Tecnicamente si chiama Gig economy; in italiano: il grado infimo dei lavori. Che va anche bene provvisoriamente, per cominciare. Infatti la ragazza vorrebbe un impiego coerente con il suo diplomino bio-chimico. Lei e la mamma chiedono giustamente un aiuto a chi conoscono: “Se sai di una ditta in zona che cerca…”. In realtà per cercare lavoro bisogna sapere come fare e nessuno nasce imparato. Comunque col metodo bonus-domanda non si cava un ragno dal buco. E infatti, qui viene il sugo della storia, a Paola viene proposto dall’amico interpellato il colloquio con due suoi conoscenti, non due patacca qualsiasi, ma due pezzi da novanta nel campo delle risorse umane. E qui accade l’imprevisto: la ragazza ci pensa un po’ su e poi rifiuta. A domanda, risponde che la sua ex prof ha detto che il suo curriculum “europeo” va benissimo così com’è (e invece no) e ribadisce che tutto quello di cui ha bisogno è che le si faccia sapere se c’è un posto, eccetera eccetera. Non è difficile immaginare che, a meno di una botta di fortuna, Paola rischia di ingrossare le fila delle vittime di quello che tecnicamente si chiama mismatch (in italiano: il fenomeno per cui domanda e offerta di lavoro non si incontrano, come due rette sghembe).

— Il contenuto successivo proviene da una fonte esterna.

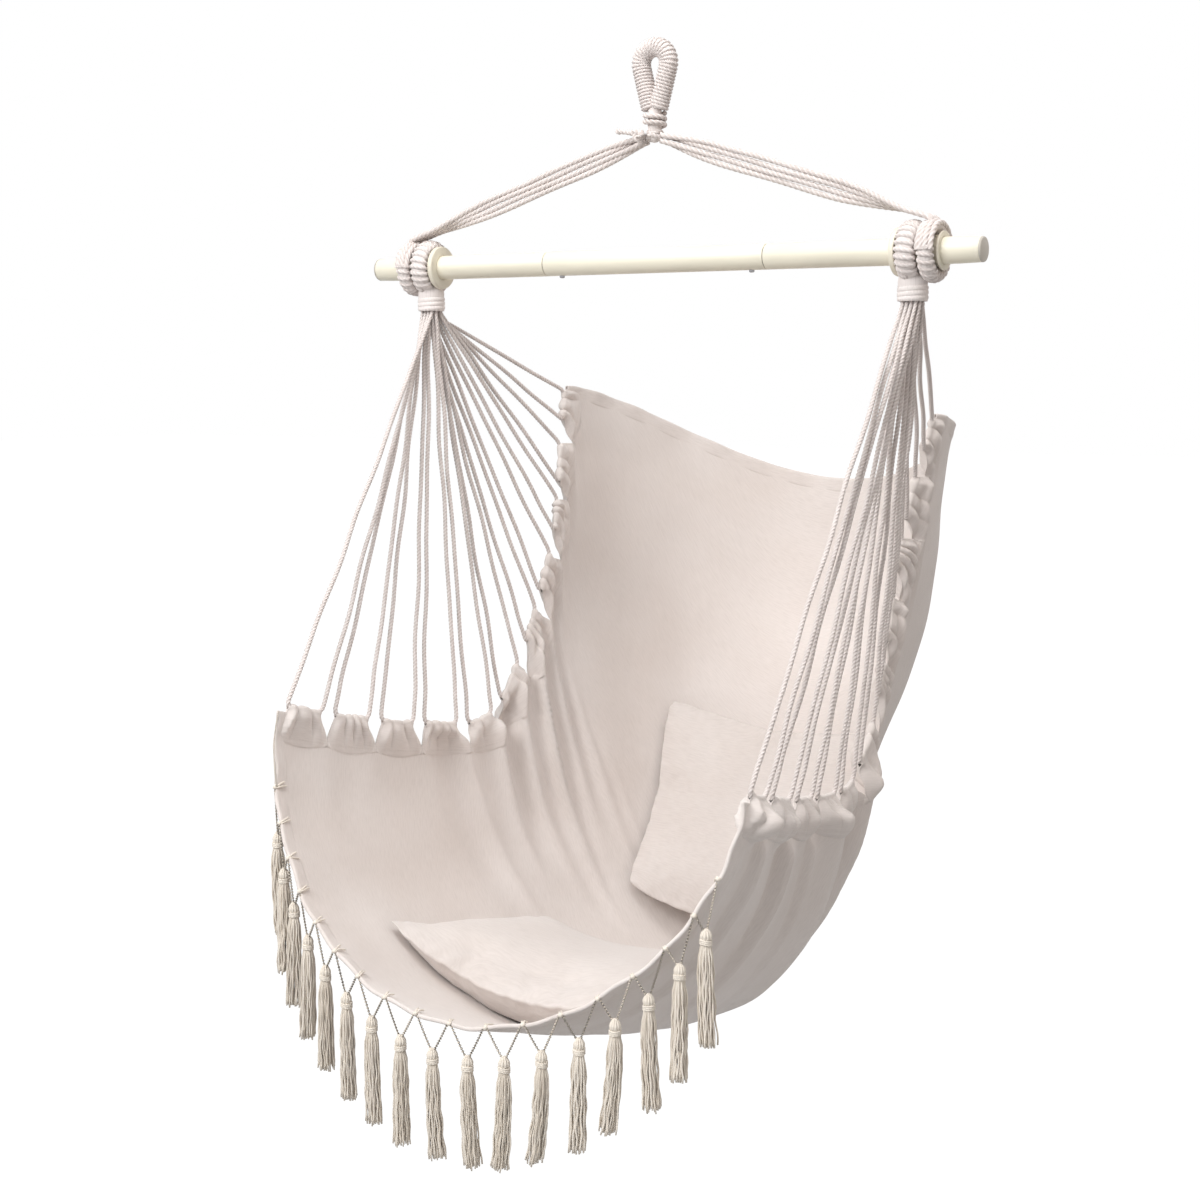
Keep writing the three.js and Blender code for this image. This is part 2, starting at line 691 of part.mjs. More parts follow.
function makeCloth() {
  const rows = rowPlaces.length;
  const columns = columnShares.length;
  const middle = rowPlaces.map((_, row) => columnShares.map((share) => foldedPoint(row, share)));
  const normalAt = (row, column) => {
    const back = middle[Math.min(row + 1, rows - 1)][column];
    const front = middle[Math.max(row - 1, 0)][column];
    const right = middle[row][Math.min(column + 1, columns - 1)];
    const left = middle[row][Math.max(column - 1, 0)];
    return right.clone().sub(left).cross(back.clone().sub(front)).normalize();
  };
  const positions = [];
  for (const side of [1, -1]) {
    middle.forEach((line, row) =>
      line.forEach((point, column) => {
        const offset = normalAt(row, column).multiplyScalar((side * clothThickness) / 2);
        positions.push(...point.clone().add(offset).toArray());
      }),
    );
  }
  const index = [];
  const at = (side, row, column) => side * rows * columns + row * columns + column;
  for (let row = 0; row < rows - 1; row += 1) {
    for (let column = 0; column < columns - 1; column += 1) {
      const [a, b] = [at(0, row, column), at(0, row, column + 1)];
      const [c, d] = [at(0, row + 1, column + 1), at(0, row + 1, column)];
      index.push(a, b, c, a, c, d);
      const lower = rows * columns;
      index.push(a + lower, c + lower, b + lower, a + lower, d + lower, c + lower);
    }
  }
  const rim = [];
  for (let column = 0; column < columns; column += 1) rim.push([0, column]);
  for (let row = 1; row < rows; row += 1) rim.push([row, columns - 1]);
  for (let column = columns - 2; column >= 0; column -= 1) rim.push([rows - 1, column]);
  for (let row = rows - 2; row > 0; row -= 1) rim.push([row, 0]);
  rim.forEach(([row, column], i) => {
    const [nextRow, nextColumn] = rim[(i + 1) % rim.length];
    const [a, b] = [at(0, row, column), at(0, nextRow, nextColumn)];
    const [c, d] = [at(1, nextRow, nextColumn), at(1, row, column)];
    index.push(a, c, b, a, d, c);
  });
  const geometry = new THREE.BufferGeometry();
  geometry.setAttribute("position", new THREE.Float32BufferAttribute(positions, 3));
  geometry.setIndex(index);
  geometry.computeVertexNormals();
  place("seat_fabric", geometry, cotton);
}

// Slots in a neck, front to back in staggered columns, walked to and fro so that neighbours touch.
function slotPlaces() {
  const columns = [4, 5, 4, 5, 4];
  const columnPitch = (slotPitch * Math.sqrt(3)) / 2;
  const middle = (columns.length - 1) / 2;
  return columns.flatMap((count, column) => {
    const line = Array.from({ length: count }, (_, i) => (i - (count - 1) / 2) * slotPitch);
    if (column % 2) line.reverse();
    const depth = middle - Math.abs(column - middle);
    return line.map((x) => ({ x, y: (column - middle) * columnPitch, exit: depth * exitStagger }));
  });
}

// Harness cords: down from the neck, along the top of a bunch, up again, and over to the next one.
function makeHarness() {
  const slots = slotPlaces();
  const radius = cordDiameter / 2;
  const slotTop = -neckTop - neckRoof - touchGap - radius;
  const turnTop = slotTop - radius;
  for (const { name, sign } of sides) {
    const inwardShare = 0.1;
    const edge = (row) => {
      const s = rowPlaces[row];
      const hem = clothPoint(s, sign);
      const inner = clothPoint(s, sign * (1 - inwardShare));
      return hem.clone().addScaledVector(hem.clone().sub(inner).normalize(), radius + 2 * touchGap);
    };
    const slotPoint = (leg, z) => {
      const slot = slots[leg];
      return new THREE.Vector3(sign * (seatLoopPlace + slot.x), slot.y, z);
    };
    const legPoints = (leg, corner) => {
      const exit = slotPoint(leg, -neckBottom - exitDrop - slots[leg].exit);
      return [slotPoint(leg, turnTop), exit, corner];
    };
    for (let cord = 0; cord * 2 < bunchCount; cord += 1) {
      const points = [];
      for (let bunch = 2 * cord; bunch < Math.min(2 * cord + 2, bunchCount); bunch += 1) {
        const row = bunch * bunchRowShares.length;
        const [first, middle, last] = [edge(row + 1), edge(row + 2), edge(row + 3)];
        if (points.length) {
          const turn = slotPoint(2 * bunch - 1, slotTop).lerp(slotPoint(2 * bunch, slotTop), 0.5);
          points.push(turn);
        }
        points.push(...legPoints(2 * bunch, first), middle);
        points.push(...legPoints(2 * bunch + 1, last).reverse());
      }
      place(`harness_cord_${name}_${cord + 1}`, tube(points, cordDiameter, 8), rope);
    }
  }
}

// Cushions: each is set on a patch of the cloth and bent part of the way to its hollow.
const cushionSteps = 12;
const cushions = [
  {
    name: "seat_cushion",
    from: 0.1,
    to: 0.345,
    half: 0.41,
    bendShare: 0.75,
    lift: seatCushionLift,
    thickness: seatCushionThickness,
  },
  {
    name: "back_cushion",
    from: 0.475,
    to: 0.705,
    half: 0.42,
    bendShare: 0.35,
    lift: backCushionLift,
    thickness: backCushionThickness,
  },
];

function makeCushion({ name, from, to, half, bendShare, lift, thickness }) {
  const drawnInShare = 0.05;
  const crownPower = 0.45;
  const corner = (p, q) => clothPoint(from + ((to - from) * (q + 1)) / 2, half * p);
  const corners = [corner(-1, -1), corner(1, -1), corner(-1, 1), corner(1, 1)];
  const right = corners[1].clone().add(corners[3]).sub(corners[0]).sub(corners[2]);
  const back = corners[2].clone().add(corners[3]).sub(corners[0]).sub(corners[1]);
  const normal = right.cross(back).normalize();
  const top = [];
  const bottom = [];
  for (let j = 0; j <= cushionSteps; j += 1) {
    for (let i = 0; i <= cushionSteps; i += 1) {
      const p0 = Math.sin((Math.PI / 2) * ((2 * i) / cushionSteps - 1));
      const q0 = Math.sin((Math.PI / 2) * ((2 * j) / cushionSteps - 1));
      const p = p0 * (1 - drawnInShare * (1 - q0 * q0));
      const q = q0 * (1 - drawnInShare * (1 - p0 * p0));
      const cloth = corner(p, q);
      const flat = corners[0].clone().multiplyScalar((1 - p) * (1 - q));
      flat.addScaledVector(corners[1], (1 + p) * (1 - q));
      flat.addScaledVector(corners[2], (1 - p) * (1 + q)).addScaledVector(corners[3], (1 + p) * (1 + q));
      const middle = flat.multiplyScalar(1 / 4).lerp(cloth, bendShare);
      middle.addScaledVector(normal, lift);
      const crown = ((1 - p0 * p0) * (1 - q0 * q0)) ** crownPower;
      const room = middle.clone().sub(cloth).dot(normal) - cushionClearance;
      const under = Math.min((thickness / 2) * crown, Math.max(room, 0));
      top.push(middle.clone().addScaledVector(normal, thickness * crown - under));
      bottom.push(middle.clone().addScaledVector(normal, -under));
    }
  }
  place(name, closedPair(top, bottom, cushionSteps + 1), cotton);
}

// Two square grids of points that meet along their edges, as one closed surface.
function closedPair(top, bottom, size) {
  const positions = [...top, ...bottom].flatMap((point) => point.toArray());
  const index = [];
  for (let j = 0; j < size - 1; j += 1) {
    for (let i = 0; i < size - 1; i += 1) {
      const a = j * size + i;
      const [b, c, d] = [a + 1, a + size + 1, a + size];
      const lower = size * size;
      index.push(a, b, c, a, c, d);
      index.push(a + lower, c + lower, b + lower, a + lower, d + lower, c + lower);
    }
  }
  const geometry = new THREE.BufferGeometry();
  geometry.setAttribute("position", new THREE.Float32BufferAttribute(positions, 3));
  geometry.setIndex(index);
  return toGeometry(toSolid(geometry));
}

// Tassels: each hangs from the front hem on a thread tied at two places along it.
function frontHem() {
  const reach = [0];
  const hem = columnShares.map((share) => foldedPoint(0, share));
  const inner = columnShares.map((share) => foldedPoint(1, share));
  hem.slice(1).forEach((point, i) => reach.push(reach[i] + point.distanceTo(hem[i])));
  return (distance, out) => {
    const i = reach.findIndex((value) => value >= distance);
    const f = (distance - reach[i - 1]) / (reach[i] - reach[i - 1]);
    const [at, from] = [hem, inner].map((line) => line[i - 1].clone().lerp(line[i], f));
    return at.clone().addScaledVector(at.clone().sub(from).normalize(), out);
  };
}

export function tasselTies() {
  const hemAt = frontHem();
  const tieInset = threadDiameter / 2 + 2 * touchGap;
  const out = threadDiameter / 2 + hemClearance + clothThickness / 2;
  return Array.from({ length: tasselCount }, (_, i) => {
    const start = tasselCornerInset + i * tasselPitch;
    return [hemAt(start + tieInset, out), hemAt(start + tasselPitch - tieInset, out)];
  });
}

function makeTassels() {
  const head = tasselHeadDiameter / 2;
  const neck = tasselNeckDiameter / 2;
  const skirtTop = skirtTopDiameter / 2;
  const skirtBottom = skirtBottomDiameter / 2;
  const headTopShare = 0.5;
  tasselTies().forEach(([left, right], i) => {
    const apex = left.clone().lerp(right, 0.5).addScaledVector(up, -threadDrop);
    const levels = [0, -tasselHeadHeight, -tasselHeadHeight - tasselNeckHeight];
    const profile = [
      [0, 0],
      [head * headTopShare, 0],
      [head, levels[1] / 2],
      [neck, levels[1]],
      [neck, levels[2]],
      [skirtTop, levels[2] - tasselNeckHeight],
      [skirtBottom, levels[2] - skirtLength],
      [0, levels[2] - skirtLength],
    ];
    const body = turned(profile, 6, "z").translate(apex.x, apex.y, apex.z);
    const end = apex.clone().addScaledVector(up, -threadDiameter);
    const thread = tube([left, end, right], threadDiameter, 6);
    place(`tassel_${String(i + 1).padStart(2, "0")}`, join(body, thread), fringe);
  });
}

makeEye();
makeNeckWrap();
makeStopperKnot();
makeBar();
makeEndCaps();
makeSnapButtons();
makeBushes();
makeSeatLoops();
makeBridle();
makeCloth();
makeHarness();
cushions.forEach(makeCushion);
makeTassels();

export default chair;
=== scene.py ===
import math
import bmesh
import bpy
import numpy as np
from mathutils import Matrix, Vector


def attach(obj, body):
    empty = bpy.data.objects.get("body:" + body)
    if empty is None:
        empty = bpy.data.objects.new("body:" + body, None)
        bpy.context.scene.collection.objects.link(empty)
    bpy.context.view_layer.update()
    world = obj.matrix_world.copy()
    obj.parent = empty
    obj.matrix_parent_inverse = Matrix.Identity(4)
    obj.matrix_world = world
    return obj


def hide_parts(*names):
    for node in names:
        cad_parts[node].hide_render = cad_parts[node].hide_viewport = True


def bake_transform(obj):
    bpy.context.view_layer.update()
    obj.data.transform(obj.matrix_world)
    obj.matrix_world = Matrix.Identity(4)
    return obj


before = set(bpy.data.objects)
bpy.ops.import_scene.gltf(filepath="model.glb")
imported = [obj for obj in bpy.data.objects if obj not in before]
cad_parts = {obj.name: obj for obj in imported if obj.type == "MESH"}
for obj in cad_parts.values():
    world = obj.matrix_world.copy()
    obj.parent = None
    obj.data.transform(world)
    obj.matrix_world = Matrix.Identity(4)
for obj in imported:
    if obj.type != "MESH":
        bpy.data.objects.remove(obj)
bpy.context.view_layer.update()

# A hammock chair of cream cotton on a three-piece bar. Metres, +Z up, +X along the bar,
# -Y where the knees are. The origin is the point inside the rope eye where a hook bears.
barDrop = 0.286
tau = 2 * math.pi
bothSides = (("Left", -1), ("Right", 1))
onAxis = 0.0001  # radius of a turned outline where it starts or ends on its axis


def linked(name, data):
    obj = bpy.data.objects.new(name, data)
    bpy.context.collection.objects.link(obj)
    return obj


camera = {
    "place": (1.4134, -2.4481, -0.446),
    "bearing": 31.59,  # degrees that the view turns to the left of +Y
    "pitch": 6.74,  # degrees that it looks down
    "lens": 57.88,
    "sensor": 36,
}


def makeCamera():
    bearing, pitch = math.radians(camera["bearing"]), math.radians(camera["pitch"])
    level = math.cos(pitch)
    look = Vector((-math.sin(bearing) * level, math.cos(bearing) * level, -math.sin(pitch)))
    data = bpy.data.cameras.new("viewCamera")
    data.lens, data.sensor_width = camera["lens"], camera["sensor"]
    obj = linked("viewCamera", data)
    obj.location = camera["place"]
    obj.rotation_euler = look.to_track_quat("-Z", "Y").to_euler()
    bpy.context.scene.camera = obj


# Small tools for numbers and arrays of points
def unit(vectors):
    return vectors / np.maximum(np.linalg.norm(vectors, axis=-1, keepdims=True), 1e-12)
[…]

Le vicende di Luca e Paola mostrano innanzitutto una cosa: che né scuola né famiglia sono state in grado di offrire ai ragazzi un indirizzo conveniente e adeguato al loro futuro e men che meno di accompagnarli in questo percorso. Una prima morale si può trarre. Non si combatte la povertà semplicemente con i pur necessari sostegni alla sopravvivenza del nucleo famigliare, ma progettando forme di sostegno consistente all’investimento sull’istruzione dei figli. Quanto alla scuola, questa scuola con questi prof, non è certo in grado di orientare al posto di lavoro.

L’amico pezzo da ottantanove di cui sopra afferma che cercare lavoro è un lavoro. E che bisogna imparare ed attrezzarsi. Imparare innanzitutto due cose che riguardano l’io: primo, conoscersi, pescando dalla propria esperienza ben giudicata, così da potersi presentare con le proprie qualità (soft skills) e con le proprie competenze (quel che si sa fare); secondo, mettersi in gioco, cioè impegnare sé nel rapporto con la realtà. Poi, certo, occorre imparare le tecnicalità riguardo a come fare il curriculum, come navigare in internet, come conoscere il mercato, come fare incontrare la propria domanda con l’offerta disponibile.  Tutto ciò lo sa accompagnare chi esperienza di lavoro e di mercato del lavoro ce l’ha. Non basta la scuola da sola, non bastano i centri per l’impiego da soli, non basta di solito la famiglia da sola. Occorre la convergenza di questi apporti e la capacità di intercettare e sintonizzarsi con l’io (di solito fragile) del ragazzo.

Rimane la cosa più difficile, la domanda per me al momento irrisolta: perché una ragazzo e una ragazza rifiuta l’offerta di un aiuto di qualità? Un aiuto che costerebbe un occhio della testa se fosse fornito a titolo professionale. Che un diciottenne voglia affermare la propria autonomia e il proprio protagonismo non è solo comprensibile ma auspicabile. Il punto critico è però che egli verosimilmente percepisce l’apporto di un’autorevolezza competente, amichevole e gratuita quasi come una “diminutio” del proprio io o una perdita di tempo inutile.

Forse questo livello mostra una faccia non secondaria dell’emergenza educativa cosiddetta. Percepire l’autorità come “ciò che fa crescere” è veramente difficile che accada in un contesto culturale che invece il concetto giusto di autorità, e l’esperienza di benefiche autorevolezze, ha screditato e pressoché cancellato (sostituendolo con il potere e la moda). Bisogna lavorarci e mettercela tutta, proponendo l’autorevolezza come esperienza che emana fascino e genera fiducia. Praticamente un abbraccio.